Why the trade arithmetic favors China

2019-06-06 15:06:50 CGTN Mo Hong'e

The biggest risks facing the world economy today stem from the escalating trade war between the United States and China. In the past few weeks, the threat has gained greater salience: as negotiations have stalled and tariffs have risen, markets around the world have registered tremors of concern. Yet most commentators fail to recognize the kind of effect an all-out clash would have on the U.S. economy, and on the world.

It is true, as U.S. President Donald Trump has repeatedly pointed out, that his country runs a large trade deficit with China. In 2018, the U.S. exported goods worth 120.3 billion U.S. dollars to China – a substantial amount, but dwarfed by the 539.5 billion U.S. dollars of goods that it imported from China. And while firing the latest salvo on May 10, when the U.S. hiked tariffs on 200 billion U.S. dollars' worth of Chinese goods from 10 percent to 25 percent, Trump threatened to impose the same rate on virtually all imports from China. In retaliation, China imposed reciprocal tariffs on 60 billion U.S. dollars' worth of U.S. exports, scheduled to take effect on June 1.

Trump's tariff policy is rooted in a fundamental misunderstanding of what bilateral trade deficits mean. Consider a simple example. I am now in Nuremberg. When the bus that brought me here stopped at a service area, I went into a store and bought snacks and coffee. Because the store bought nothing from me, I ran up a trade deficit with the store, and the store had a surplus with me. By Trump's reasoning, I would have to rush back to the store, complain about this imbalance, and insist that the store now buy an equivalent amount from me.

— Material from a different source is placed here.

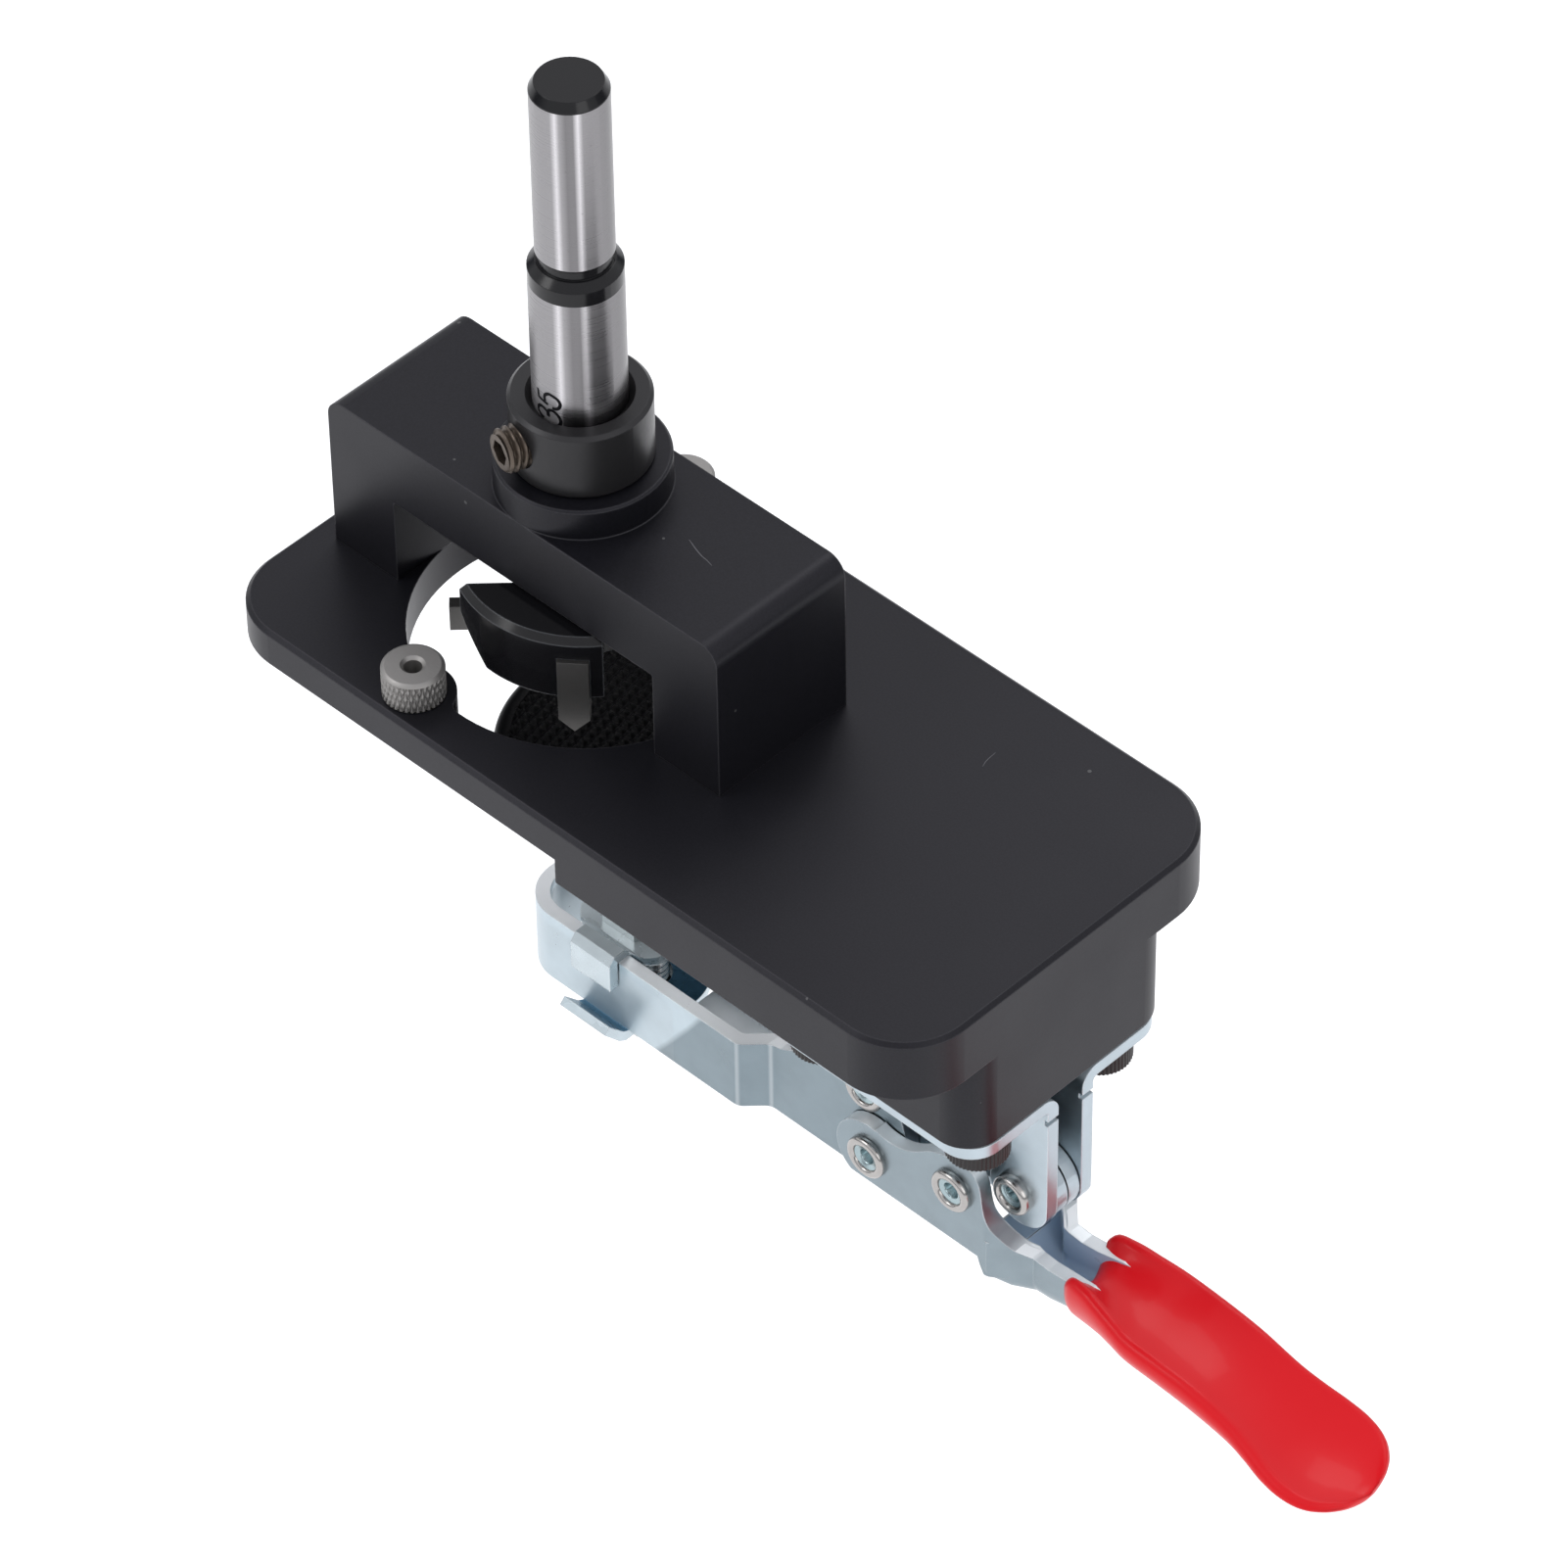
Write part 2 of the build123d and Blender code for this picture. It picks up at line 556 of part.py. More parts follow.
with BuildPart() as handle:
    for s in (-1, 1):
        with BuildSketch(Plane.XY.offset(-64)):
            with BuildLine():
                Polyline((45, s * cheek_out), (76.6, s * cheek_out), (80.9, s * 4.15), (81.5, s * 4.15),
                         (81.5, s * 2.2), (80.2, s * 2.2), (75.9, s * cheek_in), (45, s * cheek_in), close=True)
            make_face()
            fillet([v for v in vertices() if 75 < v.X < 77], 1.5)
        extrude(amount=30)
    with BuildSketch(Plane.XZ.offset(-15)):
        with BuildLine():
            Spline((57.4, -45.35), (59.6, -45.85), (62.0, -45.5), (64.6, -44.1), (67.1, -42.2), (69.6, -41.3), (72.4, -40.95))
            Spline((72.4, -40.95), (74.1, -41.15), (75.2, -42.6), (75.65, -44.6), (76.0, -46.9), (76.9, -49.6), (78.4, -52.5), (80.1, -54.6), (81.5, -55.2))
            pts = ring(bx, bz, 5.5, 77, 236, 24)
            Polyline((57.4, -45.35), *pts, (53.9, -55.6), (75.1, -55.6), (75.5, -56.8), (76.2, -58.2), (81.5, -59.5), (81.5, -55.2))
        make_face()
    extrude(amount=30, mode=Mode.INTERSECT)
    # trough that runs on into the grip
    for x, w, zt, zb, r in tail:
        with BuildSketch(Plane.YZ.offset(x)):
            q = r * (1 - math.sqrt(0.5))
            ri = r - strip_t if r > strip_t + 0.4 else 0.4
            qi = ri * (1 - math.sqrt(0.5))
            wi = w - strip_t
            zi = zb + strip_t
            with BuildLine():
                Line((-w, zt), (-w, zb + r))
                ThreePointArc((-w, zb + r), (-w + q, zb + q), (-w + r, zb))
                Line((-w + r, zb), (w - r, zb))
                ThreePointArc((w - r, zb), (w - q, zb + q), (w, zb + r))
                Line((w, zb + r), (w, zt))
                Line((w, zt), (wi, zt))
                Line((wi, zt), (wi, zi + ri))
                ThreePointArc((wi, zi + ri), (wi - qi, zi + qi), (wi - ri, zi))
                Line((wi - ri, zi), (-wi + ri, zi))
                ThreePointArc((-wi + ri, zi), (-wi + qi, zi + qi), (-wi, zi + ri))
                Line((-wi, zi + ri), (-wi, zt))
                Line((-wi, zt), (-w, zt))
            make_face()
    loft(ruled=True)
    # tongue of the trough floor that reaches in between the arm straps
    with BuildSketch(Plane.XY.offset(-59.35)):
        with Locations((74.2, 0)):
            Rectangle(4.6, 7.6)
        fillet([v for v in vertices() if v.X < 73], 2.0)
    extrude(amount=1.95)
    with BuildSketch(Plane.XZ.offset(-15)):
        with Locations((bx, bz)):
            Circle(pin_hole)
        with Locations((cx, cz)):
            Circle(pin_r)
    extrude(amount=30, mode=Mode.SUBTRACT)
handle.part.label = "handle"
export_step(handle.part, "parts/handle.step")

# ---------------------------------------------------------------- grip
grip = [
    # x, half width, rim z, bottom z, dish floor z, rim width
    (87.0, 5.2, -53.9, -61.9, -57.6, 3.7),
    (88.2, 5.6, -53.0, -61.9, -57.4, 3.9),
    (90.6, 6.0, -52.8, -61.5, -56.9, 3.9),
    (93.4, 6.6, -53.2, -60.9, -56.7, 3.9),
    (96.1, 7.1, -53.7, -60.7, -56.8, 3.9),
    (98.9, 7.5, -54.3, -60.8, -57.0, 3.9),
    (104.6, 7.5, -54.7, -61.1, -57.4, 3.9),
    (109.6, 7.4, -55.2, -61.7, -58.0, 3.9),
    (115.9, 7.4, -56.7, -62.5, -59.3, 3.9),
    (119.6, 7.9, -57.8, -62.9, -60.0, 3.9),
    (122.9, 8.5, -58.8, -63.3, -60.5, 3.9),
    (126.3, 8.7, -59.6, -63.5, -60.8, 3.7),
    (129.5, 7.95, -60.2, -63.5, -60.9, 3.2),
    (131.6, 6.3, -60.6, -63.3, -61.0, 2.6),
    (133.1, 4.1, -60.9, -62.9, -61.1, 1.7),
    (133.8, 2.2, -61.3, -62.5, -61.4, 0.9),
]

with BuildPart() as handle_grip:
    for x, w, zr, zb, zf, t in grip:
        h = zr - zb
        right = [
            (0.50 * w, zb + 0.03 * h), (0.86 * w, zb + 0.25 * h), (w, zb + 0.62 * h), (w - 0.14 * t, zr - 0.10 * h),
            (w - 0.45 * t, zr), (w - 0.78 * t, zr - 0.10 * h), (w - 1.05 * t, zf + 0.30 * (zr - zf)), (0.22 * w, zf + 0.02 * (zr - zf)),
        ]
        with BuildSketch(Plane.YZ.offset(x)):
            with BuildLine():
                Spline((0, zb), *right, (0, zf), *[(-u, v) for u, v in reversed(right)], periodic=True)
            make_face()
    loft()
    add(handle.part, mode=Mode.SUBTRACT)
handle_grip.part.label = "handle_grip"
export_step(handle_grip.part, "parts/handle_grip.step")

# ---------------------------------------------------------------- saddle washers
with BuildPart() as saddle_washer_upper:
    with BuildSketch(Plane.YZ.offset(sx - 7.0)):
        with BuildLine():
            Polyline((-10.85, -50.2), (-10.85, arm_top + 0.3), (-9.9, arm_top + washer_t), (-8.1, arm_top + washer_t), (-6.3, arm_top - dish),
                     (6.3, arm_top - dish), (8.1, arm_top + washer_t), (9.9, arm_top + washer_t), (10.85, arm_top + 0.3),
                     (10.85, -50.2), (9.35, -50.2), (9.35, arm_top), (7.1, arm_top), (5.6, arm_top - dish - washer_t),
                     (-5.6, arm_top - dish - washer_t), (-7.1, arm_top), (-9.35, arm_top), (-9.35, -50.2), close=True)
        make_face()
    extrude(amount=14.0)
    with BuildSketch(Plane.XY.offset(-52)):
        with Locations((sx, 0)):
            Circle(8.4)
        with Locations((sx + 0.7, 0)):
            Rectangle(7.0, 26)
    extrude(amount=10, mode=Mode.INTERSECT)
    with Locations((sx, 0, -48)):
        Cylinder(3.3, 12, mode=Mode.SUBTRACT)
saddle_washer_upper.part.label = "saddle_washer_upper"
export_step(saddle_washer_upper.part, "parts/saddle_washer_upper.step")

with BuildPart() as saddle_washer_lower:
    with BuildSketch(Plane.YZ.offset(sx - 7.0)):
        with BuildLine():
            Polyline((-12.6, -54.3), (-13.5, -55.2), (-10.9, -58.2), (-9.7, arm_low - washer_t), (9.7, arm_low - washer_t), (10.9, -58.2), (13.5, -55.2), (12.6, -54.3),
                     (10.2, -56.9), (9.35, arm_low), (-9.35, arm_low), (-10.2, -56.9), close=True)
        make_face()
    extrude(amount=15.5)
    with BuildSketch(Plane.XY.offset(-62)):
        with Locations((sx, 0)):
            Circle(8.4)
        with Locations((sx + 1.6, 0)):
            Rectangle(8.2, 30)
    extrude(amount=10, mode=Mode.INTERSECT)
    with Locations((sx, 0, -58)):
        Cylinder(3.3, 12, mode=Mode.SUBTRACT)
saddle_washer_lower.part.label = "saddle_washer_lower"
export_step(saddle_washer_lower.part, "parts/saddle_washer_lower.step")

# ---------------------------------------------------------------- spindle, nuts, pad
with BuildPart() as pad_spindle:
    with Locations((sx, 0, (pad_low + spindle_low) / 2)):
        Cylinder(spindle_r, pad_low - spindle_low)
    chamfer(pad_spindle.edges().filter_by(GeomType.CIRCLE).sort_by(Axis.Z)[0], 0.6)
    with Locations((sx, 0, pad_low - 1.0)):
        Cylinder(9.0, 2.0)
    with Locations((sx, 0, pad_low + 1.25)):
        Cylinder(spindle_r, 2.5)
pad_spindle.part.label = "pad_spindle"
export_step(pad_spindle.part, "parts/pad_spindle.step")

with BuildPart() as spindle_nut_upper:
    with BuildSketch(Plane.XY.offset(arm_top - dish)):
        with Locations((sx, 0)):
            RegularPolygon(nut_af / 2, 6, major_radius=False)
            Circle(spindle_r + run_gap, mode=Mode.SUBTRACT)
    extrude(amount=nut_h)
spindle_nut_upper.part.label = "spindle_nut_upper"
export_step(spindle_nut_upper.part, "parts/spindle_nut_upper.step")

with BuildPart() as spindle_nut_lower:
    with BuildSketch(Plane.XY.offset(arm_low - washer_t - nut_h)):
        with Locations((sx, 0)):
            RegularPolygon(nut_af / 2, 6, major_radius=False)
            Circle(spindle_r + run_gap, mode=Mode.SUBTRACT)
    extrude(amount=nut_h)
spindle_nut_lower.part.label = "spindle_nut_lower"
export_step(spindle_nut_lower.part, "parts/spindle_nut_lower.step")

with BuildPart() as rubber_pad:
    with Locations((sx, 0, (pad_low + pad_top) / 2)):
        Cylinder(pad_r, pad_top - pad_low)
    chamfer(rubber_pad.edges().filter_by(GeomType.CIRCLE).sort_by(Axis.Z)[-1], 1.2)
    with Locations((sx, 0, pad_low + 1.25)):
        Cylinder(spindle_r, 2.5, mode=Mode.SUBTRACT)
rubber_pad.part.label = "rubber_pad"
export_step(rubber_pad.part, "parts/rubber_pad.step")
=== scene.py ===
import math
import random

import bpy
import numpy as np
from mathutils import Matrix, Vector


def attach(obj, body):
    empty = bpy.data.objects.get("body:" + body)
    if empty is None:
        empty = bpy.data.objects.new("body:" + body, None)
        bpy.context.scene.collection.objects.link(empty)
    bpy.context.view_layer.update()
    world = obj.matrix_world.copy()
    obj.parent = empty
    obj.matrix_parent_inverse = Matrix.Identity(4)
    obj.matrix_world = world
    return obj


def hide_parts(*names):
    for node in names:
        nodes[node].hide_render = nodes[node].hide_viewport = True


random.seed(7)
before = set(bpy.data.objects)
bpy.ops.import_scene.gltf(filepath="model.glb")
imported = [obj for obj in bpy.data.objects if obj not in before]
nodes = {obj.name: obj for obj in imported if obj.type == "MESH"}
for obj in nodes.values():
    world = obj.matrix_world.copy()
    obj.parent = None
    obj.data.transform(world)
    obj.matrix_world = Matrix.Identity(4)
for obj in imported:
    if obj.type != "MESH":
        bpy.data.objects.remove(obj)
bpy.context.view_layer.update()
MM = 0.001


# ------------------------------------------------------------ materials
def new_mat(name):
    m = bpy.data.materials.new(name)
    m.use_nodes = True
    nt = m.node_tree
    for n in list(nt.nodes):
        nt.nodes.remove(n)
    out = nt.nodes.new("ShaderNodeOutputMaterial")
    b = nt.nodes.new("ShaderNodeBsdfPrincipled")
    nt.links.new(b.outputs[0], out.inputs[0])
    return m, nt, b, out


def set_in(b, **kw):
    for k, v in kw.items():
        key = k.replace("_", " ")
        if key in b.inputs:
            b.inputs[key].default_value = v


def node(nt, kind, **kw):
    n = nt.nodes.new(kind)
    for k, v in kw.items():
        setattr(n, k, v)
    return n


def coords(nt, scale=(1, 1, 1)):
    tc = node(nt, "ShaderNodeTexCoord")
    mp = node(nt, "ShaderNodeMapping")
    mp.inputs["Scale"].default_value = scale
    nt.links.new(tc.outputs["Object"], mp.inputs["Vector"])
    return mp.outputs["Vector"]


def noise(nt, vec, scale, detail=2.0, rough=0.5):
    n = node(nt, "ShaderNodeTexNoise")
    n.inputs["Scale"].default_value = scale
    n.inputs["Detail"].default_value = detail
    n.inputs["Roughness"].default_value = rough
    nt.links.new(vec, n.inputs["Vector"])
    return n


def ramp(nt, fac, stops):
    r = node(nt, "ShaderNodeValToRGB")
    e = r.color_ramp.elements
    while len(e) < len(stops):
        e.new(0.5)
    for i, (p, c) in enumerate(stops):
        e[i].position = p
        e[i].color = (c, c, c, 1) if not isinstance(c, tuple) else (*c, 1)
    nt.links.new(fac, r.inputs["Fac"])
    return r.outputs["Color"]


def mix_color(nt, fac, a, b):
    m = node(nt, "ShaderNodeMix", data_type="RGBA")
    if isinstance(fac, float):
        m.inputs[0].default_value = fac
    else:
        nt.links.new(fac, m.inputs[0])
    for sock, v in ((m.inputs[6], a), (m.inputs[7], b)):
        if isinstance(v, tuple):
            sock.default_value = (*v, 1)
        else:
            nt.links.new(v, sock)
    return m.outputs[2]


def math_node(nt, op, a, b=None):
    m = node(nt, "ShaderNodeMath", operation=op)
    for i, v in enumerate((a, b)):
        if v is None:
            continue
        if isinstance(v, (int, float)):
            m.inputs[i].default_value = v
        else:
            nt.links.new(v, m.inputs[i])
    return m.outputs[0]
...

If every country followed that logic, we would quickly return to a world of barter, and the quality of our lives would be vastly diminished. One reason the world is prosperous today is that countries can run a deficit with one trading partner and a surplus with another.

There are many issues on which the U.S. should take a strong stand toward China, but raising tariffs should not be America's instrument of choice, especially now that China has moved largely to a market-based exchange-rate system.

Furthermore, China is now so globally connected that isolating it would be virtually impossible. The Chinese government's Belt and Road Initiative of transnational infrastructure investments, for example, now involves 126 countries and 29 international organizations.

Chinese confidence is also reflected in the ironic tone of its admonitions. As Gao Feng, spokesperson for China's Ministry of Commerce, recently said in remarks clearly directed at Trump, "If the United States wants to continue to talk, it needs to be sincere and correct its wrong practices."